In my experience too many people think too much about the outcome and not how they are going to get there. They are so focused on the goal and willing to do whatever it take to get there they forget about the tool, and that in the physical world there is an endless amount of tools at their disposal in order to achieve that goal. This is where real skill as a trainer enters the picture. Just like a master chef, a really good trainer can pull out a variety of tools in order to create the desired outcome that they are looking for, whether it be simple movement, higher amounts of force, or even something like changes to lifestyle for a client. Some people need a cleaver because they need to have things completely changed – and they can handle the force. Some require a bit of a finer touch and just some very precise modifications in order to keep their progress moving forward. Many clients prefer the cleaver, thinking that the best approach is just to smash everything, when the scalpel is often what is needed, especially at the beginning of an exercise program, or a change to what you are trying to accomplish. The ego can easily get in the way.

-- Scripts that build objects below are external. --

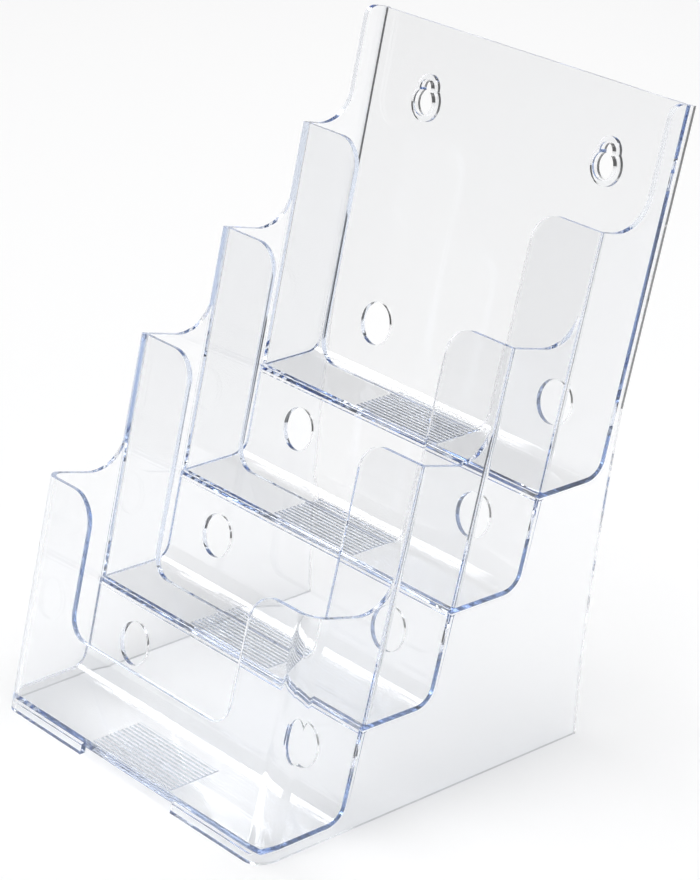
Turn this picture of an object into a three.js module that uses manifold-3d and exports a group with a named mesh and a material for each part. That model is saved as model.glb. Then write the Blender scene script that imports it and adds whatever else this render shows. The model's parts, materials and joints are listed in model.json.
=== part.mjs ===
// A clear plastic four-tier leaflet rack for a counter or a wall. Lengths are in millimetres.
// Everything leans back by one angle, so each piece is drawn upright in a frame of its own, with
// x across the rack, y through it from front to back and z up the lean, and one group leans them all.
import * as THREE from 'three';
import { mergeVertices } from 'three/addons/utils/BufferGeometryUtils.js';
import Module from 'manifold-3d';

const wasm = await Module();
wasm.setup();

// Driving dimensions.
const lean = THREE.MathUtils.degToRad(16.44);
const halfWidth = 80; // outside of the sides, at the ground
const draft = 0.0238; // how much each side moves out for each millimetre of height
const wall = 2.1; // pocket walls and base sides
const sheet = 1.9; // tier sheets, which make the floors, the risers and the back
const joint = 0.3; // glue line between two pieces
const overshoot = 5; // how far a cutter runs past what it cuts

const frontPlanes = [0, 34.7, 64.4, 94.1]; // front face of each tier's pocket wall
const ledge = 0.9; // each upper floor's edge and the riser under it stand in front of the wall above
const backPlane = 121.6; // front face of the back
const rearPlane = 125.1; // rear of the rims that the base sides run up behind the back
const floorFronts = [4.9, 49.9, 92.4, 135]; // middle of each floor's front edge, up the lean
const wallTops = [92.4, 147, 189.7, 232.3]; // tops of the pocket walls
const backTop = 279.8;
const floorFalls = [0, 1.5, 1.5, 1.5].map(THREE.MathUtils.degToRad); // floors fall a little to the back
const bendRadius = 7.2; // inside of the bend from floor to riser

const lipHeights = [35.1, 12.5, 12.5, 12.7]; // front lip, above the middle of the floor's edge
const openingHalves = [47.8, 48.9, 48.2, 47.3]; // half of the U-shaped front opening
const earRadii = [12.5, 11, 11, 11.5]; // top inner corner of each ear
const lipRadius = 9; // where an ear meets the lip
const cornerRadii = [8, 0.3, 0.3, 0.3]; // upright front corners of each tier, outside
const innerCornerRadius = 1; // upright corners inside the upper pockets
const sideSweeps = [15, 15, 15, 14]; // where a side's top sweeps up to the tier behind
const flangeFront = 114.4; // front of the narrow flange beside the back
const flangeRadius = 5;

const holeRadius = 8.45; // round holes through each riser and the back
const holeOffset = 51.4;
const holeDrop = 16.2; // below the floor edge of the tier behind
const virtualFloorFront = 177.9; // where a fifth floor would start, for the holes in the back
const keyholeOffset = 50.5;
const keyholeHeight = 249.6;
const keyholeRise = 5.4; // from the head hole to the shank hole
const keyholeHeadRadius = 5.3;
const keyholeShankRadius = 3.3;
const bossMargin = 2.2; // rim round a keyhole
const bossHeight = 1.7;

const gripHalfWidth = 24.2; // ribbed grip on each floor
const gripStart = 3; // from the tier's front face, along the floor
const ribCount = 12;
const ribPitch = 1.8;
const ribHeight = 0.16;
const ribTopShare = 0.4; // flat top of a rib, as a share of the pitch
const gripSunk = 0.6; // how far the ribs' root goes into the sheet
const gripPlinth = 0.15; // step up from the floor to the foot of the ribs

const tabStart = 28.3; // inner end of the front feet, from the middle
const rearFoot = 147.8; // rear corner of the base sides, on the ground
const rearFootLean = THREE.MathUtils.degToRad(3);
const rearTopLean = THREE.MathUtils.degToRad(12.4); // where the rear edge runs into the rim
const crestHeight = 126; // of that place, above the ground

const tierCount = frontPlanes.length;
const planes = [...frontPlanes, backPlane];
const sheetPlanes = planes.map((y, tier) => (tier === 0 || tier === tierCount ? y : y - ledge));
const curveSegments = 12;
const circleSegments = 32;
const depth = rearPlane * Math.cos(lean) + backTop * Math.sin(lean);

const clear = { roughness: 0.06, metalness: 0 };
const colours = { wall: 0xeef1f6, sheet: 0xdfe6f2, base: 0xf1f3f6 };

// Solids and geometries.

function solidOf(geometry) {
  const bare = geometry.clone();
  bare.deleteAttribute('normal');
  bare.deleteAttribute('uv');
  const welded = mergeVertices(bare);
  const vertProperties = new Float32Array(welded.attributes.position.array);
  const triVerts = new Uint32Array(welded.index.array);
  return new wasm.Manifold(new wasm.Mesh({ numProp: 3, vertProperties, triVerts }));
}

function geometryOf(solid) {
  const mesh = solid.getMesh();
  const geometry = new THREE.BufferGeometry();
  geometry.setAttribute('position', new THREE.BufferAttribute(mesh.vertProperties, 3));
  geometry.setIndex(new THREE.BufferAttribute(mesh.triVerts, 1));
  return geometry;
}

function extruded(shape, length) {
  return new THREE.ExtrudeGeometry(shape, { depth: length, bevelEnabled: false, curveSegments });
}

// A side view, drawn as (y, z), as wide as from one x to another.
function acrossSolid(shape, fromX, toX) {
  const geometry = extruded(shape, toX - fromX);
  geometry.applyMatrix4(new THREE.Matrix4().makeBasis(
    new THREE.Vector3(0, 1, 0),
    new THREE.Vector3(0, 0, 1),
    new THREE.Vector3(1, 0, 0),
  ));
  geometry.translate(fromX, 0, 0);
  return solidOf(geometry);
}

// A plan, drawn as (x, y), as tall as from one z to another.
function uprightSolid(shape, fromZ, toZ) {
  const geometry = extruded(shape, toZ - fromZ);
  geometry.translate(0, 0, fromZ);
  return solidOf(geometry);
}

// A front view, drawn as (x, z), as deep as from one y to another.
function throughSolid(shape, fromY, toY) {
  const geometry = extruded(shape, toY - fromY);
  geometry.rotateX(Math.PI / 2);
  geometry.translate(0, toY, 0);
  return solidOf(geometry);
}

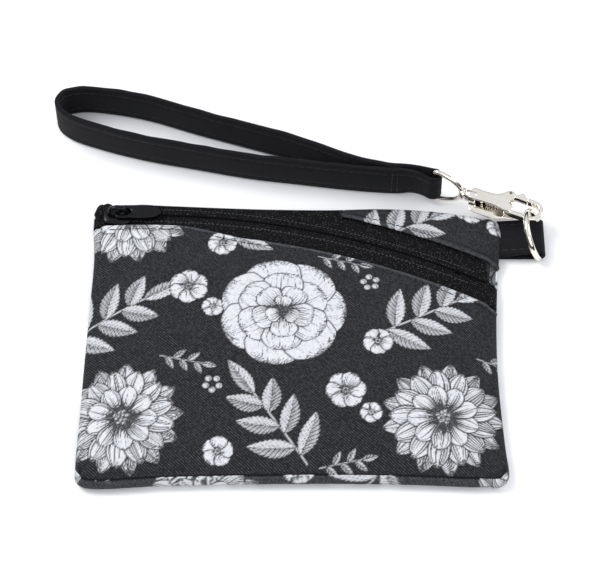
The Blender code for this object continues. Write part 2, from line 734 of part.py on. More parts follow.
def make_tab_ring(material):
    """The D-ring: a bar in the tab's fold and a round bow leaning over the pouch."""
    lean = np.array([-math.sin(RING_LEAN), 0.0, math.cos(RING_LEAN)])
    across = np.array([0.0, 1.0, 0.0])
    points = [(-RING_HALF + 0.9, 0.0), (-2.6, 0.0), (2.6, 0.0), (RING_HALF - 0.9, 0.0)]
    points += [(RING_HALF - 0.1, 0.6), (RING_HALF, 1.6)]
    for k in range(0, 13):
        angle = math.pi * k / 12
        points.append((RING_HALF * math.cos(angle), RING_STRAIGHT + RING_HALF * math.sin(angle)))
    points += [(-RING_HALF, 1.6), (-RING_HALF + 0.1, 0.6)]
    path = [RING_BAR + across * v + lean * h for v, h in points]
    up = np.cross(lean, across)
    tube("tab_ring", path, RING_WIRE, 8, material, closed=True, origin=RING_BAR, up=up)


# ---------------------------------------------------------------- hook, gate and swivel


def hook_point(s, t):
    """Plan point from distances along and left of the hook."""
    return HOOK_AT[:2] + HOOK_ALONG * s + HOOK_LEFT * t


def hook_solid(name, plan, low, high, material):
    """A shape in the hook's own plan, extruded between heights."""
    return extrude(name, [hook_point(s, t) for s, t in plan], low, high, material)


def half_round(radius, steps=10):
    """Points round the hook's nose from its right wall to its left wall."""
    out = []
    for k in range(steps + 1):
        angle = -math.pi / 2 + math.pi * k / steps
        out.append((EYE_TURN + radius * math.cos(angle), EYE_LEFT + radius * math.sin(angle)))
    return out


def across(low_along, high_along, low_left, high_left):
    """A rectangle in the hook's own plan."""
    return [(low_along, low_left), (high_along, low_left), (high_along, high_left), (low_along, high_left)]


def make_hook(material):
    """Hook body: neck with the swivel's bore, an open-fronted channel, and the open eye."""
    low = HOOK_AT[2] - HOOK_THICK / 2
    high = HOOK_AT[2] + HOOK_THICK / 2
    right, left = EYE_LEFT - EYE_HALF - WALL, EYE_LEFT + EYE_HALF + WALL
    outer = [(3.6, -2.5), (16.2, right + 0.1), (16.2, left + 0.15), (13.0, left + 0.15)]
    outer += [(10.4, 3.0), (3.6, 2.5)]
    body = hook_solid("hook_body", outer, low, high, material)
    shelf = [(3.9, -3.9), (6.0, -4.4), (11.5, -4.4), (16.0, -2.9), (15.6, -1.5), (3.9, -1.5)]
    combine(body, hook_solid("shelf", shelf, low + 0.04, low + PLATE - 0.04, material), "UNION")
    nose_low, nose_high = HOOK_AT[2] - NOSE_THICK / 2, HOOK_AT[2] + NOSE_THICK / 2
    nose = [(15.0, right)] + half_round(EYE_HALF + WALL) + [(15.0, left)]
    combine(body, hook_solid("nose", nose, nose_low, nose_high, material), "UNION")
    combine(body, swivel_round("neck", 1.3, 5.0, 2.2, 14, material), "UNION")
    for name, plan, bottom, top in hook_cuts(low, high):
        combine(body, hook_solid(name, plan, bottom, top, material), "DIFFERENCE")
    bore = swivel_round("bore", -1.0, 6.4, SWIVEL_POST_R + GAP, 10, material)
    combine(body, bore, "DIFFERENCE")
    combine(body, round_pin("pin_bore", 0.8, low - 1, high + 1, material), "DIFFERENCE")
    shift_origin(body, HOOK_AT)
    return body


def hook_cuts(low, high):
    """Shapes cut out of the hook: the eye, the gate's slot and opening, and the channel."""
    inner_right, inner_left = EYE_LEFT - EYE_HALF, EYE_LEFT + EYE_HALF
    eye = [(EYE_START, inner_right)] + half_round(EYE_HALF) + [(EYE_START, inner_left)]
    slot = across(13.2, GATE_END, 3.3, 8.5)
    opening = across(16.4, GATE_END + GAP, 3.6, 8.0)
    channel = across(5.8, 12.8, -6.0, 1.5)
    return [
        ("eye", eye, low - 1, high + 1),
        ("slot", slot, HOOK_AT[2] - 0.95, HOOK_AT[2] + 0.95),
        ("opening", opening, low - 1, high + 1),
        ("channel", channel, low + PLATE, high - PLATE),
    ]


def swivel_round(name, start, end, radius, sides, material):
    """A cylinder on the swivel's axis."""
    along = np.array([HOOK_ALONG[0], HOOK_ALONG[1], 0.0])
    path = [HOOK_AT + along * start, HOOK_AT + along * end]
    return tube(name, path, radius, sides, material)


def round_pin(name, radius, low, high, material):
    """A vertical cylinder at the gate's pivot."""
    x, y = hook_point(*GATE_PIVOT)
    path = [(x, y, low), (x, y, high)]
    return tube(name, path, radius, 10, material, up=(0.0, 1.0, 0.0))


def make_gate(material):
    """The gate: a knuckle on the pin, a bar that closes the mouth, and a thumb stub."""
    x, y = hook_point(*GATE_PIVOT)
    middle = HOOK_AT[2]
    bar = [(16.7, 4.05), (GATE_END, 4.05), (GATE_END, 5.4), (19.2, 5.5)]
    bar += [(18.9, 6.5), (17.5, 6.5), (17.2, 5.5), (16.7, 5.4)]
    body = hook_solid("hook_gate", bar, middle - 1.15, middle + 1.15, material)
    tongue = across(GATE_PIVOT[0], 17.0, 4.2, 5.3)
    combine(body, hook_solid("tongue", tongue, middle - 0.6, middle + 0.6, material), "UNION")
    path = [(x, y, middle - 0.6), (x, y, middle + 0.6)]
    combine(body, tube("knuckle", path, 1.1, 12, material, up=(0.0, 1.0, 0.0)), "UNION")
    combine(body, round_pin("gate_bore", 0.75, middle - 2, middle + 2, material), "DIFFERENCE")
    shift_origin(body, (x, y, middle))
    return body


def make_gate_pin(material):
    """The pin is held in the hook and the gate turns on it."""
    half = HOOK_THICK / 2 - 0.05
    round_pin("gate_pin", 0.5, HOOK_AT[2] - half, HOOK_AT[2] + half, material)


def make_eye(material):
    """The strap's D-ring with the swivel rivet that turns in the hook's neck."""
    half = [(D_BAR, 0.0), (D_BAR, D_HALF - 0.8), (D_BAR + 0.8, D_HALF), (-7.0, 6.5), (-4.2, 5.5)]
    half += [(-2.2, 4.1), (-0.7, 2.3), (-0.3, 0.8)]
    points = half + [(s, -z) for s, z in reversed(half[1:])]
    path = [(*hook_point(s, 0.0), HOOK_AT[2] + z) for s, z in points]
    up = np.array([HOOK_LEFT[0], HOOK_LEFT[1], 0.0])
    body = tube("swivel_eye", path, RING_WIRE, 8, material, closed=True, up=up)
    combine(body, swivel_round("shank", -0.3, 6.9, SWIVEL_POST_R, 10, material), "UNION")
    combine(body, swivel_round("head", 6.3, 7.3, 1.05, 12, material), "UNION")
    combine(body, swivel_round("shoulder", -0.6, 1.0, 2.0, 12, material), "UNION")
    shift_origin(body, HOOK_AT)
    return body


# ---------------------------------------------------------------- wrist strap


def band(name, path, thick, low, high, material):
    """A closed band that stands on its edge, with heights given by functions of x."""
    path = np.asarray(path, float)
    side = inward(path)
    count = len(path)
    verts = []
    for half, edge in ((-0.5, low), (-0.5, high), (0.5, high), (0.5, low)):
        plan = path + side * thick * half
        verts += [(x, y, edge(px)) for (x, y), px in zip(plan, path[:, 0])]
    faces = []
    for k in range(4):
        a, b = k * count, ((k + 1) % 4) * count
        faces += [(a + i, a + (i + 1) % count, b + (i + 1) % count, b + i) for i in range(count)]
    return new_object(name, verts, faces, material)


STRAP_PATH = [
    (31.7, 59.9), (30.9, 61.0), (28.0, 61.3), (17.2, 64.4), (1.3, 71.3), (-15.0, 76.8),
    (-31.0, 82.0), (-48.0, 88.0), (-60.0, 90.7), (-70.0, 91.6), (-75.2, 90.2), (-77.3, 87.0),
    (-76.4, 83.6), (-72.5, 80.2), (-64.0, 76.6), (-48.8, 71.9), (-31.0, 68.0), (-14.8, 64.6),
    (1.3, 62.3), (16.7, 60.2), (28.0, 58.9), (30.9, 58.8),
]


def strap_low(x):
    """Lower edge of the strap: it narrows towards the ring."""
    return float(np.interp(x, [33.0, 41.0], [STRAP_LOW, END_LOOP_LOW]))


def strap_high(x):
    """Upper edge of the strap."""
    return float(np.interp(x, [33.0, 41.0], [STRAP_HIGH, END_LOOP_HIGH]))


def make_strap(material):
    """The strap: one strip that makes the wrist loop and a small end loop round the bar."""
    body = band("wrist_strap", STRAP_PATH, STRAP_THICK, strap_low, strap_high, material)
    bar = hook_point(D_BAR, 0.0)
    radius = RING_WIRE + GAP + END_LOOP_THICK / 2
    back = np.array([-HOOK_ALONG[0], -HOOK_ALONG[1]])
    start = math.atan2(back[1], back[0])
    loop = []
    for k in range(11):
        angle = start + math.radians(70 + 22 * k)
        loop.append(bar + radius * np.array([math.cos(angle), math.sin(angle)]))
    loop += [(37.5, 60.1), (33.5, 60.8), (30.2, 60.9), (29.4, 60.0)]
    loop += [(30.2, 59.1), (33.5, 58.8), (37.5, 58.1)]
    end = band("end_loop", order_round(loop), END_LOOP_THICK, strap_low, strap_high, material)
    combine(body, end, "UNION")
    shift_origin(body, (bar[0], bar[1], HOOK_AT[2]))
    return body


def order_round(points):
    """The same closed curve, turned to run anticlockwise."""
    ring = np.array([np.asarray(p, float) for p in points])
    area = np.sum(ring[:, 0] * np.roll(ring[:, 1], -1) - np.roll(ring[:, 0], -1) * ring[:, 1])
    return ring if area > 0 else ring[::-1]


def main():
    """Builds every piece."""
    clear_scene()
    print_cloth = make_material("print_cloth", (0.05, 0.05, 0.055), 0.9)
    lining = make_material("lining_cloth", (0.12, 0.12, 0.12), 0.9)
    tape = make_material("zip_tape", (0.012, 0.012, 0.012), 0.8)
    coil = make_material("zip_coil", (0.01, 0.01, 0.01), 0.4)
    gloss = make_material("slider_black", (0.01, 0.01, 0.01), 0.2, 0.6)
    thread = make_material("thread", (0.01, 0.01, 0.01), 0.7)
    webbing = make_material("strap_cloth", (0.02, 0.02, 0.022), 0.9)
    metal = make_material("nickel", (0.75, 0.72, 0.66), 0.15, 1.0)
    make_back(print_cloth)
    make_front_lower(print_cloth)
    make_front_upper(print_cloth)
    make_lining_back(lining)
    make_lining_lower(lining)
    make_lining_upper(lining)
    make_tapes(tape)
    make_coils(coil)
    make_stop(metal)
    make_slider(gloss)
    make_pull(gloss)
    make_topstitch(thread)
    make_tab(webbing, thread)
    make_tab_ring(metal)
    make_hook(metal)
    make_gate(metal)
    make_gate_pin(metal)
    make_eye(metal)
    make_strap(webbing)


main()
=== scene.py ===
"""Looks of the zipped wristlet wallet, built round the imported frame.

Plan sizes are millimetres in the part's own frame: x right, y towards the zipped
edge, z up from the table. They become metres when a mesh is made.
"""

import math

import bmesh
import bpy
import numpy as np
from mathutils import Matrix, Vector


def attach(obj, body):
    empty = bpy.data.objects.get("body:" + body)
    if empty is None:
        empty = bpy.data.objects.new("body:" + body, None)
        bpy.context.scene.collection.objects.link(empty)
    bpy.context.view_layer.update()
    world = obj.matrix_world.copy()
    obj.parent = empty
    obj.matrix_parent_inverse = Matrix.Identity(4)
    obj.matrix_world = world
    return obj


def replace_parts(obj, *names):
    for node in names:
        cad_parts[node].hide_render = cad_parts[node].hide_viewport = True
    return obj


MM = 0.001

# The pouch: its edge, the zip's arc and the folded cloth beside the zip, as in the part
EDGE_R = 2.25
PUFF = 3.9
PUFF_LENGTH = 9.0
ZIP_LIFT = 1.3
ARC_X, ARC_Y, ARC_R = -48.5, -191.7, 238.5
ARC_CENTRE = np.array([ARC_X, ARC_Y])
ARC_DEGREE = 4.16
FOLD = 7.3
FOLD_LEFT_END = 4.3
FOLD_NARROWS_FROM, FOLD_NARROW_AT = 81.5, 87.5
FOLD_ROUND = 0.55
STITCH_IN = 1.8
CREASE_IN = 1.6
ROLL_FROM = -41.5
TAPE_TOP = 4.5
TAPE_HALF = 9.5
TAPE_LENGTH = 127.0
TAPE_LEFT_END_LOW, TAPE_LEFT_END_HIGH, TAPE_RIGHT_END = 3.9, 4.2, 6.9
LINING_OUT = 5.2
LINING_IN = 2.6
LINING_Z, BACK_LINING_Z = 3.0, 1.3
COIL_PITCH = 1.27
COIL_START, COIL_END = 92.8, 65.6
HALF_SLOT = 0.4
UPPER_START_ANGLE = 74.6

# The D-ring in the side tab, and the swivel hook
RING_BAR = np.array([76.3, 39.4, 2.25])
RING_HALF = 7.85
RING_STRAIGHT = 2.4
RING_LEAN = math.radians(25.0)
HOOK_AT = np.array([52.7, 53.1, 7.9])
HOOK_ALONG = np.array([0.9243, -0.3817])
HOOK_LEFT = np.array([0.3817, 0.9243])
D_BAR = -9.6
GATE_PIN = (14.6, 4.75)
SLIDER_ANGLE = 91.9
TAB_HALF = 6.5

# The cloth's grid is fine where the print is seen close.
PRINT_STEP, BACK_STEP = 0.34, 0.5

# The print: the columns' spacing, its height of repeat, and the turn between one flower and the next.
COLUMN = 48.0
REPEAT = 74.0
GOLDEN = 137.5

OUTLINE = [
    (-62.2, -48.8), (-40.0, -48.2), (-15.0, -47.6), (10.0, -47.4), (35.0, -47.8), (54.0, -48.6),
    (60.6, -48.5), (62.8, -46.2), (62.4, -36.0), (61.6, -20.0), (61.4, -5.0), (62.2, 14.0),
    (63.7, 31.0), (64.7, 42.4), (63.4, 45.6), (57.0, 47.2), (48.0, 48.8), (38.0, 49.9),
    (26.0, 50.4), (11.0, 50.0), (-8.0, 50.2), (-24.0, 50.8), (-38.0, 51.5), (-50.0, 52.0),
    (-59.0, 51.6), (-62.6, 50.2), (-64.0, 46.0), (-63.3, 31.0), (-63.8, 13.0), (-64.4, -8.0),
    (-64.8, -26.0), (-65.2, -42.0), (-64.8, -47.0),
]

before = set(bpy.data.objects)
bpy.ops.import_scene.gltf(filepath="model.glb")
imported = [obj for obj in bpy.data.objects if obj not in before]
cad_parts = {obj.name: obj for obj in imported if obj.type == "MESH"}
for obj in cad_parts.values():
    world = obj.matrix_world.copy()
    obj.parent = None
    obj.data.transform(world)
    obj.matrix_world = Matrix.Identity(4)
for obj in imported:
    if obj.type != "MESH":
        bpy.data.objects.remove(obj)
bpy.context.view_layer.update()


# ---------------------------------------------------------------- plan curves


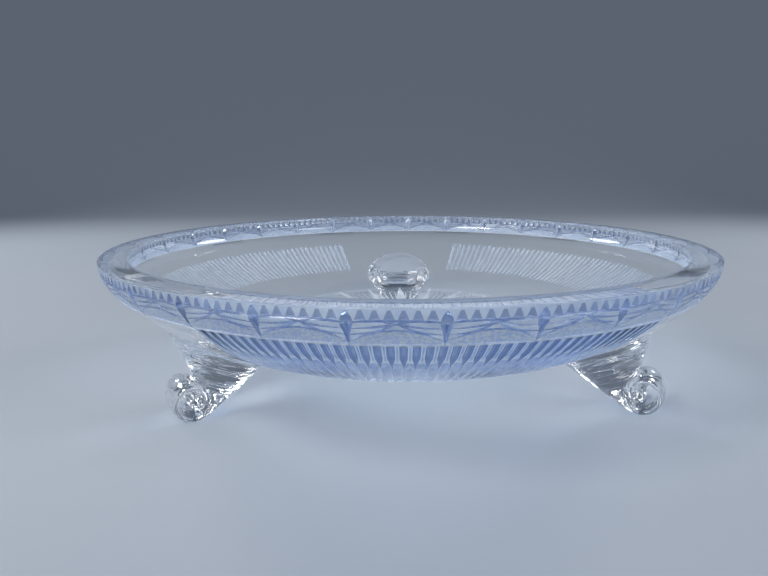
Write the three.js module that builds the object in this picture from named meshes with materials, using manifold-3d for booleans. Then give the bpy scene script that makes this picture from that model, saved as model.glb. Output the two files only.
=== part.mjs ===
// Footed bowl of cut crystal: a wide shallow bowl carried by three applied scroll feet.
// Millimetres, +Z up. The origin is on the table, under the centre of the bowl.
// The viewer stands on the -Y side, and one foot is at the back, on +Y.
import * as THREE from 'three';
import Module from 'manifold-3d';
import { mergeVertices } from 'three/addons/utils/BufferGeometryUtils.js';

const wasm = await Module();
wasm.setup();

// The blown blank
const rimRadius = 152.5;
const rimHeight = 74;
const rimWidth = 12.5;
const bandHeight = 13.7;
const bandInset = 5.6;
const bandBulge = 7;
const bellyInset = 24;
const bellyRise = 11;
const baseRadius = 77;
const baseHeight = 23.4;
const wallThickness = 7.5;
const bandTaper = 0.7; // the share of the rim's extra width that is gone at the foot of the band
const bellyTaper = 1.2; // how fast, over the belly, the rest of it goes

// The cut pattern
const repeats = 31;
const patternTurn = 2.35;
const mitreLength = 13;
const mitreWidth = 4.8;
const mitreDepth = 2.2;
const mitreMiddle = 0.53; // the share of the way down the band
const flutesPerRepeat = 7;
const fluteDepth = 0.9;
const fluteTop = 0.18; // the share of the way down the belly
const fluteRunOut = 0.03;
const fluteEndRadius = 112;
const rearWindow = 36;
const frontWindow = 50.3;
const starRays = 24;
const starRadius = 84;
const starEye = 10;
const rayWidth = 5.4;
const rayDepth = 1.6;

// The scroll feet were drawn by hand, so each has its own place round the bowl and its own reach.
const feet = {
  foot_rear: { angle: 180, reach: 0 },
  foot_front_left: { angle: -60, reach: 0 },
  foot_front_right: { angle: 63, reach: 5 },
};
const padSetback = 3; // out from the base
const padInset = 24; // in from the rim
const padWidth = 47;
const legNarrowing = 0.8; // the share of the way from the pad's width to the scroll's, over the leg
const legTaper = 0.8;
const heelInset = 9.1;
const frontLean = 2.5;
const frontBend = 0.3;
const shoulderShare = 0.42;
const squareness = 0.8; // 1 is an oval section, less is squarer
const scrollRadius = 10.7;
const scrollInset = 8;
const scrollWidth = 24;
const ribbonThickness = 4.2;
const coilGap = 0.5;
const coilTurns = 1.45;
const crownTurns = -0.44;
const groundFlat = 0.35;
const seatGap = 0.3;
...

So the next time you are evaluating your exercise program, ask yourself – what tool do you need in order to make things the most effective for what you are trying to achieve at that moment? And on top of that, would you be better off using another tool at that point because the one you really want to use or are used to using doesn’t do the right thing? This requires thought and constant evaluation. The benefit of working with someone who knows how to do this is that it takes the guess work out of it for you. However, even if you are working on your own just remember that tools are just that – tools. It is the person behind them performing the movement or coaching you through the movement that is actually causing the change. Make sure that you are using the right ones. And that the person you are trusting with your physical health has as many tools as possible in order to get the job done.
And if anyone in Ottawa needs a good butcher, just let me know.